Florencia F. C. Shanahan
Psicanalista, A.P. da NLS/AMP
florenciashanahan@gmail.com
Resumo: A autora levanta algumas questões, a partir de sua própria experiência, sobre os modos de presença em uma análise, apontando o lugar fundamental que o atendimento virtual teve para ela. No entanto, questiona se haveria um final de análise caso assim permanecesse.
Palavras-chave: presença; analista; fim de análise; virtual.
MODES OF PRESENCE
Abstract: In this essay the author questions, through her own experience, the modes of presence in an analysis, while recognizing that the online sessions were very important for her. However, she questions if there would’ve been an end of analysis had it continued to be virtual.
Keywords: presence; analyst; end of analysis; virtual.
Penso que a análise não é um quebra-cabeça, mas um mosaico, feito não de peças preexistentes para as quais haveria um lugar predeterminado e cuja disposição daria uma forma toda bem-feita, mas de peças, tesselas que vão cortando, encontrando, descartando ou tirando do outro na transferência, compondo um quadro que não se completa, mesmo que esteja acabado.
Vou tentar dizer algumas coisas. Podem às vezes ser contraditórias. Não respondem a nenhuma pergunta geral. Tampouco, creio eu, se prestam a qualquer dedução. São pequenos fragmentos que emergem no tempo de elaboração em que me encontro. Eles encontrarão um lugar no mosaico que continua a ser criado após o passe.
Meu primeiro analista nunca teve meus dados: nem endereço postal, nem número de telefone. Muitas vezes fantasiei que desaparecia e que ele não poderia me contatar, não saberia onde me procurar, se perguntaria se eu havia morrido. Por quase oito anos assisti religiosamente às sessões de tempo fixo. A três quarteirões de onde morava. Quarenta e cinco minutos. Um enquadramento ritualizado que alimentava meu já excessivo supereu e que mortificava meu corpo. O silêncio e a quietude do analista muitas vezes me deixavam à mercê do mutismo pulsional do qual me tornei parceira. Aprendi ali que o sentido não se engorda apenas com palavras.
O analista que me permitiu sair disso — e encontrar um fim lógico para a experiência do inconsciente do qual sou sujeito — se mexia muito. Ele também falava muito pouco, mas movia seu corpo constantemente. Cortava pedaços de papel freneticamente ou digitava forte no teclado. Ele atendia ligações durante as sessões, às vezes resmungava coisas. Ali aprendi que o silêncio não era do Outro.
Eu poderia ter continuado a seguir a vida se ele não tivesse me atendido por telefone todos os dias quando minha mãe e meu irmão morreram inesperadamente?
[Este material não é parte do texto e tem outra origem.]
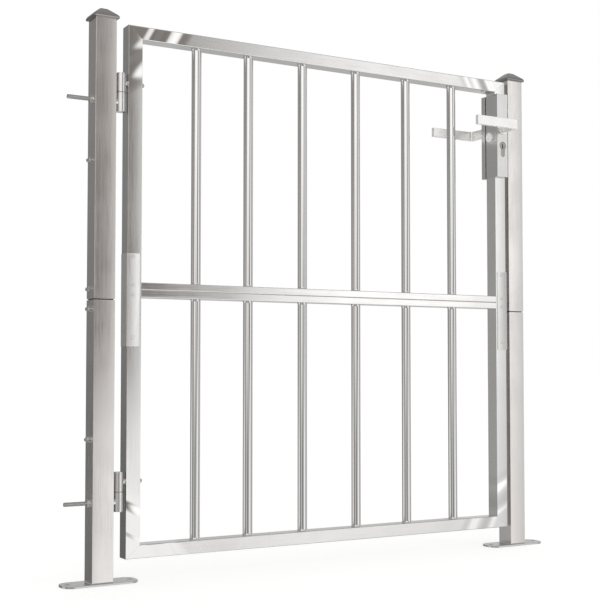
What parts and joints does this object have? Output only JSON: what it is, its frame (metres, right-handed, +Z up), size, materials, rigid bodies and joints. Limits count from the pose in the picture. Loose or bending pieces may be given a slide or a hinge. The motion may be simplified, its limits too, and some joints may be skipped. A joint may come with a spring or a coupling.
{
  "type": "livestock panel gate",
  "caption": "Stainless steel pen gate: two square posts on base plates, a bolted barred leaf on pin hinges and a lever lock with a key cylinder.",
  "frame": {"origin": "on the floor, midway between the outer faces of the two posts and in the posts' middle plane", "axes": "+X along the gate from the hinge post to the latch post, +Y to the back, +Z up; the leaf opens toward -Y"},
  "size_m": [1.104, 0.166, 1.054],
  "materials": {
    "polished_stainless": "polished stainless steel tube",
    "brushed_stainless": "brushed stainless steel",
    "stainless_fastener": "stainless fastener",
    "lock_steel": "satin stainless lock cover",
    "cast_stainless": "satin cast stainless lever",
    "brass": "nickel plated brass",
    "spring_steel": "spring steel"
  },
  "bodies": {
    "frame": {"hinge_base_plate": "brushed_stainless", "latch_base_plate": "brushed_stainless", "hinge_post_lower": "brushed_stainless", "hinge_post_upper": "brushed_stainless", "latch_post_lower": "brushed_stainless", "latch_post_upper": "brushed_stainless", "hinge_post_sleeve": "brushed_stainless", "latch_post_sleeve": "brushed_stainless", "hinge_post_cap": "brushed_stainless", "latch_post_cap": "brushed_stainless", "post_bolts": "stainless_fastener", "post_bolt_washers": "stainless_fastener", "post_bolt_nuts": "stainless_fastener", "post_hinge_eyes": "cast_stainless", "hinge_rod_washers": "stainless_fastener", "hinge_rod_nuts": "stainless_fastener", "hinge_pins": "stainless_fastener", "hinge_washers": "brass", "strike_plate": "lock_steel", "strike_screws": "stainless_fastener"},
    "leaf": {"leaf_hinge_eyes": "cast_stainless", "leaf_hinge_dome_nuts": "stainless_fastener", "bottom_rail": "polished_stainless", "top_rail": "polished_stainless", "lower_mid_rail": "polished_stainless", "upper_mid_rail": "polished_stainless", "hinge_stile_lower": "polished_stainless", "hinge_stile_upper": "polished_stainless", "latch_stile_lower": "polished_stainless", "latch_stile_upper": "polished_stainless", "stile_splices": "brushed_stainless", "lower_bars": "polished_stainless", "upper_bars": "polished_stainless", "hinge_joining_plate": "polished_stainless", "latch_joining_plate": "polished_stainless", "joining_plate_screws": "stainless_fastener", "lock_case": "lock_steel", "lock_back_box": "lock_steel", "lock_forend": "lock_steel", "lock_side_screw": "stainless_fastener", "lever_roses": "cast_stainless", "cylinder_bodies": "brass", "latch_spring": "spring_steel"},
    "lever": {"front_lever": "cast_stainless", "back_lever": "cast_stainless", "lever_spindle": "lock_steel", "lever_hub": "lock_steel"},
    "latch": {"latch_bolt": "lock_steel"},
    "key": {"key_plug": "brass"},
    "deadbolt": {"deadbolt": "lock_steel"}
  },
  "joints": [
    {"name": "leaf_swing", "type": "hinge", "parent": "frame", "child": "leaf", "pos_m": [-0.4475, -0.01, 0.5], "axis": [0, 0, -1], "range_deg": [0, 92]},
    {"name": "lever_turn", "type": "hinge", "parent": "leaf", "child": "lever", "pos_m": [0.4365, -0.005, 0.918], "axis": [0, -1, 0], "range_deg": [0, 30], "stiffness_Nm_per_rad": 1.5, "springref_deg": -20.05},
    {"name": "latch_slide", "type": "slide", "parent": "leaf", "child": "latch", "axis": [-1, 0, 0], "range_m": [0, 0.0058], "deforming": ["latch_spring"]},
    {"name": "key_turn", "type": "hinge", "parent": "leaf", "child": "key", "pos_m": [0.4365, -0.005, 0.88], "axis": [0, -1, 0], "range_deg": [0, 90]},
    {"name": "deadbolt_slide", "type": "slide", "parent": "leaf", "child": "deadbolt", "axis": [1, 0, 0], "range_m": [0, 0.01413]}
  ],
  "couplings": [
    {"joint": "latch_slide", "follows": "lever_turn", "m_per_rad": 0.01107},
    {"joint": "key_turn", "follows": "deadbolt_slide", "rad_per_m": 111.11}
  ]
}
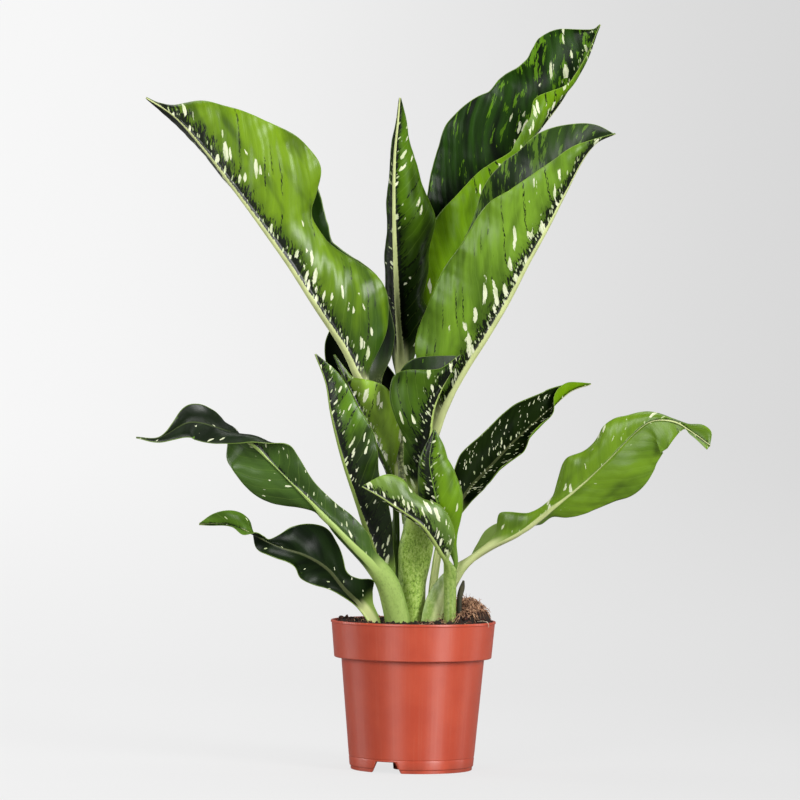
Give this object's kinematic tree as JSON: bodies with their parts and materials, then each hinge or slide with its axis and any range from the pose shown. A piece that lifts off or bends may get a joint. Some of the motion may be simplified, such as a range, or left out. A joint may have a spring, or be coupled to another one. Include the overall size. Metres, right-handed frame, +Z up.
{
  "type": "potted dieffenbachia",
  "caption": "Dieffenbachia house plant: broad, folded, cream-flecked leaves sheathing a short cane and a side shoot, in a tapered terracotta-red plastic nursery pot with a wide collar.",
  "frame": {"origin": "centre of the pot's underside, on the floor", "axes": "+Z up along the plant, +X to the right of the plant's front, +Y away from its front"},
  "size_m": [0.4054, 0.2005, 0.5515],
  "materials": {
    "terracotta_plastic": "satin moulded plastic, terracotta red",
    "potting_soil": "rough dark compost with brown coir",
    "stem": "smooth pale green stalk with fine cream flecks",
    "leaf": "glossy dark green with light-green marbling and cream flecks, paler underneath",
    "dry_sheath": "dull, dark, withered sheath"
  },
  "bodies": {
    "root": {"pot": "terracotta_plastic", "soil": "potting_soil", "cane": "stem", "side_shoot": "stem", "leaf_upper_left": "leaf", "leaf_upper_centre": "leaf", "leaf_upper_back": "leaf", "leaf_upper_right": "leaf", "leaf_front_centre": "leaf", "leaf_left_front": "leaf", "leaf_left_inner": "leaf", "leaf_small_upright": "leaf", "leaf_small_front": "leaf", "leaf_left_long": "leaf", "leaf_left_low": "leaf", "leaf_right_back": "leaf", "leaf_right_long": "leaf", "leaf_back_dark": "leaf", "sheath_remnant": "dry_sheath"}
  },
  "joints": []
}
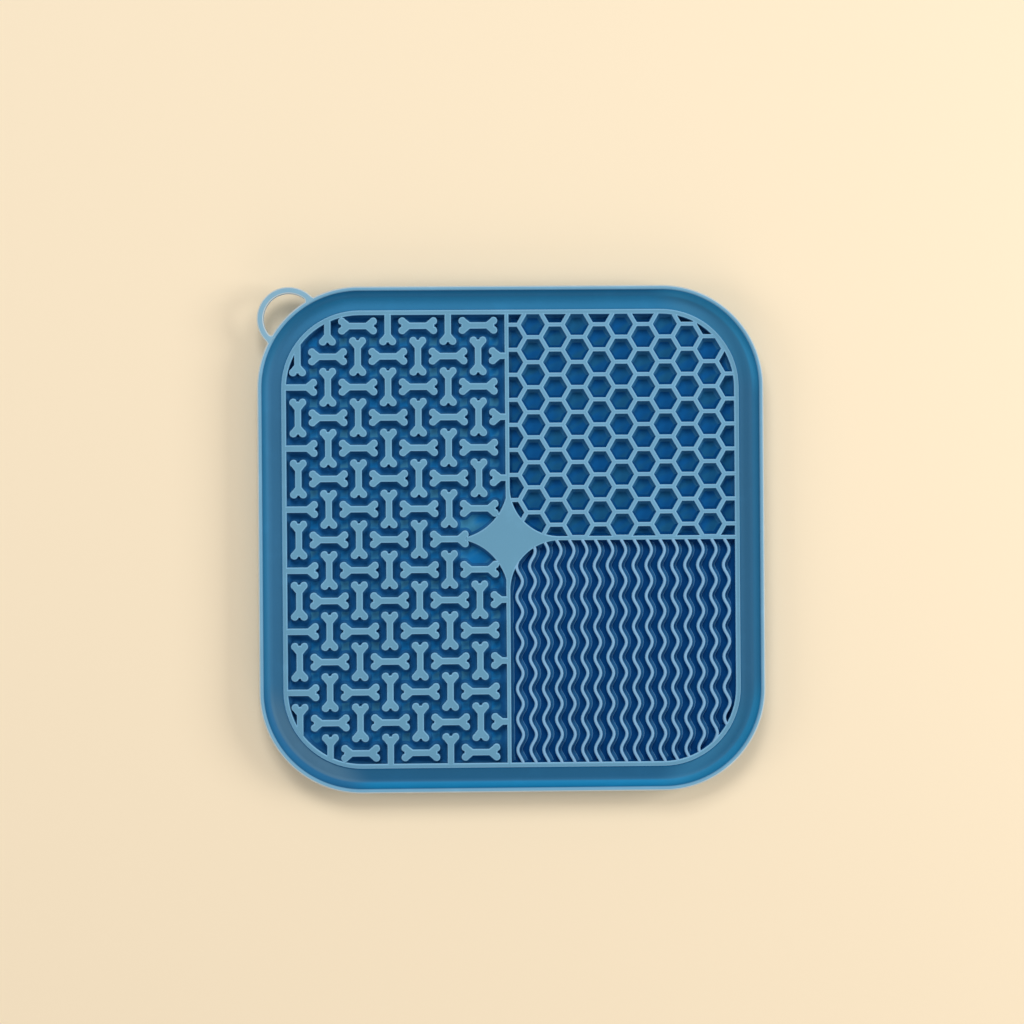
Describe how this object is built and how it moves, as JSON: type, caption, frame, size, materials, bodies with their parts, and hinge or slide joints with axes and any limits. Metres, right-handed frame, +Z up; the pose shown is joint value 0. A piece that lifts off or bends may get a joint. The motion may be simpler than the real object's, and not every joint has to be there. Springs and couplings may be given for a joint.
{
  "type": "lick mat",
  "caption": "Square silicone lick mat with a raised rim, bone, honeycomb and wave textures to spread soft food on, and a corner hanging loop.",
  "frame": {"origin": "middle of the mat's flat underside, lying as used", "axes": "+X to the mat's right and +Y to its top edge as seen from above, +Z up out of the textured face; the hanging loop is at the -X +Y corner"},
  "size_m": [0.199, 0.199, 0.012],
  "materials": {
    "relief_silicone": "matte",
    "rim_silicone": "satin",
    "web_silicone": "satin"
  },
  "bodies": {
    "root": {"base_sheet": "web_silicone", "outer_rim": "rim_silicone", "border_ridge": "relief_silicone", "long_divider": "relief_silicone", "cross_divider": "relief_silicone", "centre_star": "relief_silicone", "lying_bones": "relief_silicone", "standing_bones": "relief_silicone", "border_bones": "relief_silicone", "honeycomb": "relief_silicone", "wave_ribs": "relief_silicone", "hanging_loop": "rim_silicone"}
  },
  "joints": []
}
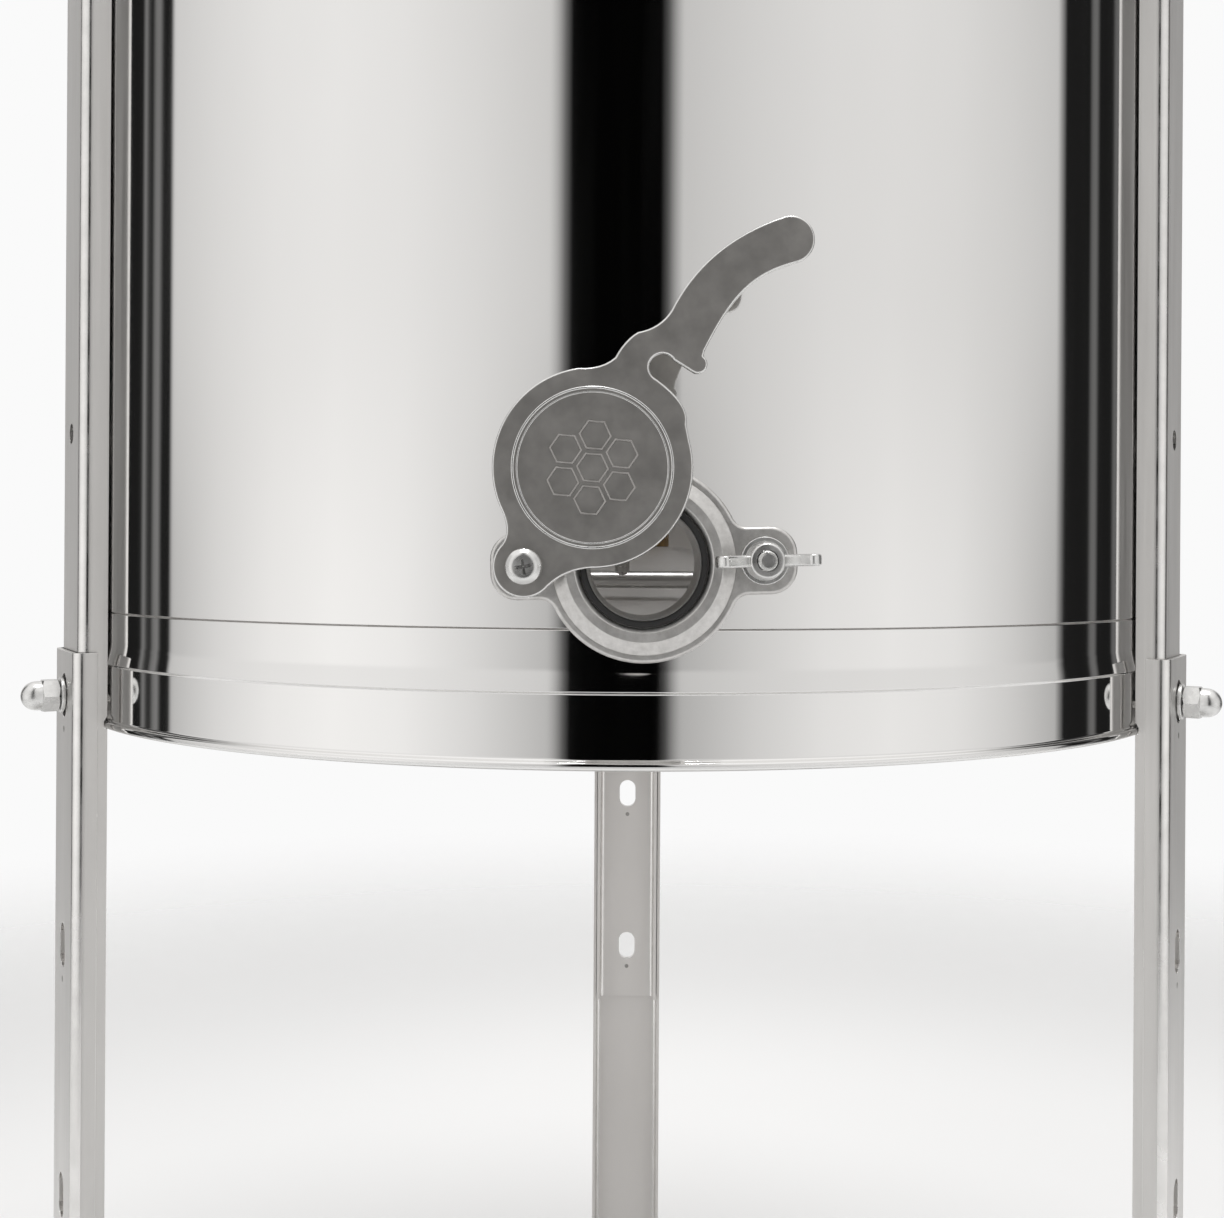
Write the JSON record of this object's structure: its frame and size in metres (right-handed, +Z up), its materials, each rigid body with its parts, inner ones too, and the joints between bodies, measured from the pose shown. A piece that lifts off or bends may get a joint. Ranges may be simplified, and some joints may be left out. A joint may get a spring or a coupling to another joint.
{
  "type": "honey extractor",
  "caption": "Hand-cranked honey extractor: steel drum on slotted channel legs, swinging honey gate, geared crank, hinged half lids and a turning basket.",
  "frame": {"origin": "on the floor, at the centre of the outline seen from above; the drum axis is at x -71.7 mm, y +15.05 mm", "axes": "+Z up along the drum axis, -Y towards the honey gate, +X towards the crank"},
  "size_m": [0.6847, 0.6126, 1.228],
  "materials": {
    "polished_steel": "mirror-polished stainless steel",
    "brushed_steel": "brushed stainless steel",
    "cast_steel": "cast and tumbled stainless steel",
    "zinc_steel": "plated fasteners",
    "bronze": "turned bronze",
    "seal_rubber": "black seal ring",
    "foot_rubber": "black rubber shoe",
    "clear_acrylic": "clear moulded acrylic",
    "grip_plastic": "black moulded plastic"
  },
  "bodies": {
    "frame": {"bottom_bearing": "bronze", "crank_pillar": "cast_steel", "crossbar": "brushed_steel", "crossbar_rivet_left": "zinc_steel", "crossbar_rivet_right": "zinc_steel", "drum_wall": "polished_steel", "foot_left": "foot_rubber", "foot_rear": "foot_rubber", "foot_right": "foot_rubber", "gate_body": "cast_steel", "gate_neck": "brushed_steel", "gate_pivot_nut": "zinc_steel", "gate_pivot_screw": "zinc_steel", "gate_seal": "seal_rubber", "gate_stud": "zinc_steel", "gear_housing": "brushed_steel", "leg_bolt_left": "zinc_steel", "leg_bolt_rear": "zinc_steel", "leg_bolt_right": "zinc_steel", "leg_dome_nut_left": "polished_steel", "leg_dome_nut_rear": "polished_steel", "leg_dome_nut_right": "polished_steel", "leg_rivet_left": "zinc_steel", "leg_rivet_rear": "zinc_steel", "leg_rivet_right": "zinc_steel", "leg_washer_left": "zinc_steel", "leg_washer_rear": "zinc_steel", "leg_washer_right": "zinc_steel", "lid_pin_front": "zinc_steel", "lid_pin_rear": "zinc_steel", "lower_leg_left": "polished_steel", "lower_leg_rear": "polished_steel", "lower_leg_right": "polished_steel", "tank_floor": "brushed_steel", "tank_ring": "polished_steel", "top_bearing": "bronze", "upper_leg_left": "polished_steel", "upper_leg_rear": "polished_steel", "upper_leg_right": "polished_steel"},
    "basket": {"basket_shaft": "brushed_steel", "basket_cage": "brushed_steel", "basket_screen_1": "brushed_steel", "basket_screen_2": "brushed_steel", "basket_screen_3": "brushed_steel", "basket_screen_4": "brushed_steel", "pinion": "cast_steel"},
    "crank": {"crank_shaft": "brushed_steel", "crank_gear": "cast_steel", "crank_arm": "brushed_steel", "crank_grip_pin": "zinc_steel"},
    "crank_grip": {"crank_grip": "grip_plastic"},
    "gate_cover": {"gate_cover": "polished_steel"},
    "gate_washer": {"gate_washer": "zinc_steel"},
    "gate_wing_nut": {"gate_wing_nut": "cast_steel"},
    "lid_rear": {"lid_rear": "clear_acrylic", "lid_knob_rear": "grip_plastic"},
    "lid_front": {"lid_front": "clear_acrylic", "lid_knob_front": "grip_plastic"}
  },
  "joints": [
    {"name": "basket_spin", "type": "hinge", "parent": "frame", "child": "basket", "pos_m": [-0.0717, 0.01505, 0.8], "axis": [0, 0, 1], "continuous": true},
    {"name": "crank_spin", "type": "hinge", "parent": "frame", "child": "crank", "pos_m": [-0.0717, 0.01505, 1.176], "axis": [1, 0, 0], "continuous": true},
    {"name": "crank_grip_spin", "type": "hinge", "parent": "crank", "child": "crank_grip", "pos_m": [0.2883, 0.01505, 1.026], "axis": [1, 0, 0], "continuous": true},
    {"name": "gate_cover_swing", "type": "hinge", "parent": "frame", "child": "gate_cover", "pos_m": [-0.10248, -0.28845, 0.52038], "axis": [0, -1, 0], "range_deg": [-53.8, 75]},
    {"name": "gate_nut_travel", "type": "slide", "parent": "frame", "child": "gate_washer", "axis": [0, -1, 0], "range_m": [0, 0.004]},
    {"name": "gate_nut_turn", "type": "hinge", "parent": "gate_washer", "child": "gate_wing_nut", "pos_m": [-0.02722, -0.29495, 0.52262], "axis": [0, -1, 0], "range_deg": [0, 1440]},
    {"name": "lid_rear_hinge", "type": "hinge", "parent": "frame", "child": "lid_rear", "pos_m": [-0.0717, 0.07705, 1.097], "axis": [1, 0, 0], "range_deg": [0, 95]},
    {"name": "lid_front_hinge", "type": "hinge", "parent": "frame", "child": "lid_front", "pos_m": [-0.0717, -0.04695, 1.097], "axis": [-1, 0, 0], "range_deg": [0, 95]}
  ],
  "couplings": [
    {"joint": "crank_spin", "follows": "basket_spin", "ratio": 0.4},
    {"joint": "gate_nut_travel", "follows": "gate_nut_turn", "m_per_rad": 0.00015915}
  ]
}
Não sei.
Poderia ter ido ao encontro do bom furo se ele não tivesse me atendido por Skype, sustentando o olhar na tela, diariamente, por mais de um mês, durante a travessia pela angústia mais radical no tempo da destituição subjetiva que deu passagem ao final? Não acredito.
No entanto, acredito que minha análise não poderia ter concluído se tivesse sido “virtual”. Especialmente porque o impulso de sair surgiu, como relatei em meu primeiro testemunho, a partir do momento em que deixei meu isqueiro no divã. Sem dúvida, isso não poderia ter acontecido em uma sessão telefônica ou por chamada de vídeo. Aquele pequeno objeto que fica para trás imprime a urgência que me faz pegar um avião para voltar; e abre a porta da última sessão. A voz como objeto, como entrou em jogo em minha análise — em sua extração e incorporação — não é de forma alguma a voz da comunicação. Sobre isso tentarei avançar em meu próximo escrito.
Sem dúvida, a prática on-line ou por telefone existe. É um fato. Que estatuto tem? As questões que derivam disso dizem respeito à psicanálise como tal, e não apenas a que circunstâncias atuais elas nos confrontam.
Acho que se trata, sobretudo, de encontrar posições na enunciação que vão na direção do que Lacan chamou de bem-dizer e contra as posições que a neurose está sempre pronta a alimentar: buscar explicações para o que se faz ou deixa de fazer; tentar obter do Outro a validação do que se faz ou não; forçar os pinos a entrar nos buraquinhos para acomodar o real à realidade…
Trata-se de não se preparar muito rápido para dizer o que é psicanálise e o que não é, ignorando a implicação de um desejo singular na base de cada ato que, como tal, não tem garantia. Trata-se de não se sustentar, na tradição, os significantes congelados na boca da autoridade ou o saber morto do que já foi dito, com a ilusão de proteger a psicanálise de sua degradação fantasiada.
Obviamente, quando se trata de justificar a prática em si como meio de subsistência2, ou sua permanência no mercado como mais um dos objetos oferecidos para consumo, aí o problema é outro. E diz respeito à formação do analista.